Russian film director arrested over state art funds
Kirill Serebrennik, a critic of Kremlin arts policy, accused of embezzling
Russian director Kirill Serebrennikov: has been detained on suspicion of massive fraud. Photograph: Loic Venance/AFP/Getty
Russian investigators have arrested Kirill Serebrennikov, the outspoken director of Moscow’s Gogol Centre theatre, on suspicion of embezzling state art funds.
Russia’s Investigative Committee said on Tuesday that Mr Serebrennikov, who is known for his sharp criticism of Kremlin arts policy, would be charged with masterminding the theft of at least Rbs68 million (€1 million) from a theatre group in 2011-2014. If found guilty the director could face up to 10 years in jail.
It is expected that Mr Serebrennikov will be formally charged on Wednesday in a Moscow court, where the judge will decide whether the defendant should be imprisoned until his trial or held under house arrest.
Dmitry Kharitonov, lawyer for Mr Serebrennikov, said Russian police had detained the director late on Monday night in Saint Petersburg, where he was working on a new film, and taken him to Moscow under armed guard. During questioning at the Russian Investigative Committee on Tuesday afternoon, Mr Serebrennikov denied wrongdoing and dismissed the theft charges against him as “absurd”.

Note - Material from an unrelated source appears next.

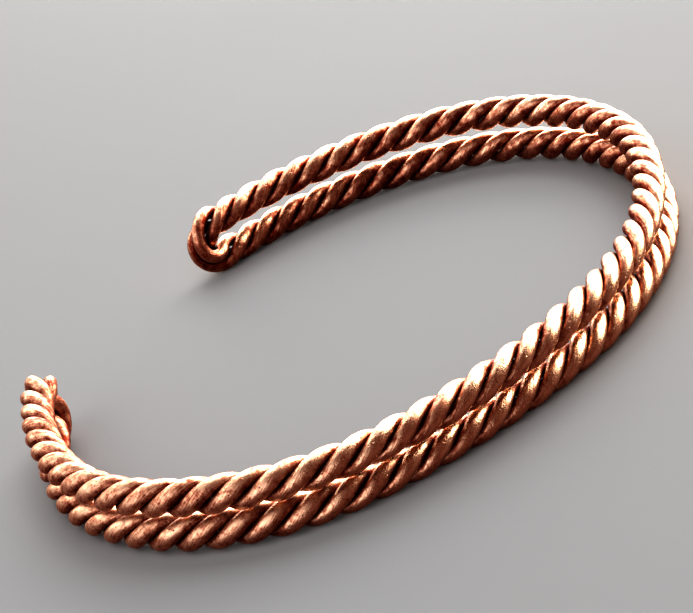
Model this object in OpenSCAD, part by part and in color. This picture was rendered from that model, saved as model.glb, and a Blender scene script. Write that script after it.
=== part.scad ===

Russian investigators appear to have been building a case against Mr Serebrennikov since this May, when secret police raided the director’s Moscow home and the Gogol Centre in connection with the alleged theft of funds from Seventh Studio, a theatre group he founded in 2011.
Yuri Itin, the former director of Seventh Studio, and Nina Maslyaeva, the group’s accountant, were taken into custody. Another arrest followed in June when Alexei Malobrodsky, a former director of the Gogol Centre, was detained.
Mr Serebrennikov was named as a witness in the case and continued to work at the Gogol Centre and on the production of an eagerly awaited film about the life of the Saint Petersburg-born Soviet rock star Viktor Tsoi.
Concern that investigators might yet target Mr Serebrennikov had been growing since early this month when authorities confiscated the director’s international passport.
Then reports emerged that Ms Maslyaeva had co-operated with investigators while in custody, alleging Mr Serebrennikov, Mr Malobrodsky and Mr Itin had created Seventh Studio with the express intention of embezzling state funds.
Pavel Lungin, a Russian theatre director, called on the arts community to protest against Mr Serebrennikov’s arrest as an entirely unnecessary act of “excessive, vengeful cruelty” by authorities.
“There is no need for this arrest,” he told the Echo Moskvy radio station. “Kirill is not going to run away, he’s not a dangerous criminal or a contrabandist.”
Boris Akunin, a Russian novelist, said the arrest of such an internationally renowned figure as Mr Serebrennikov could not have happened without the blessing of the head of state. “Let’s call things by their name. The director [Vsevolod] Meyerhold wasn’t arrested by the NKVD [the Soviet secret police] but by Stalin. The director Serebrennikov wasn’t arrested by the Investigative Committee but by Putin,” he wrote in a blog on the Eckho Moskvy website.
It would be a relief if the Kremlin’s public relations goal was to demonstrate “mercy from on high” and place Mr Serebrennikov under house arrest, he said. “If not it means that Russia has transitioned to a new stage of existence where new rules will be in force.”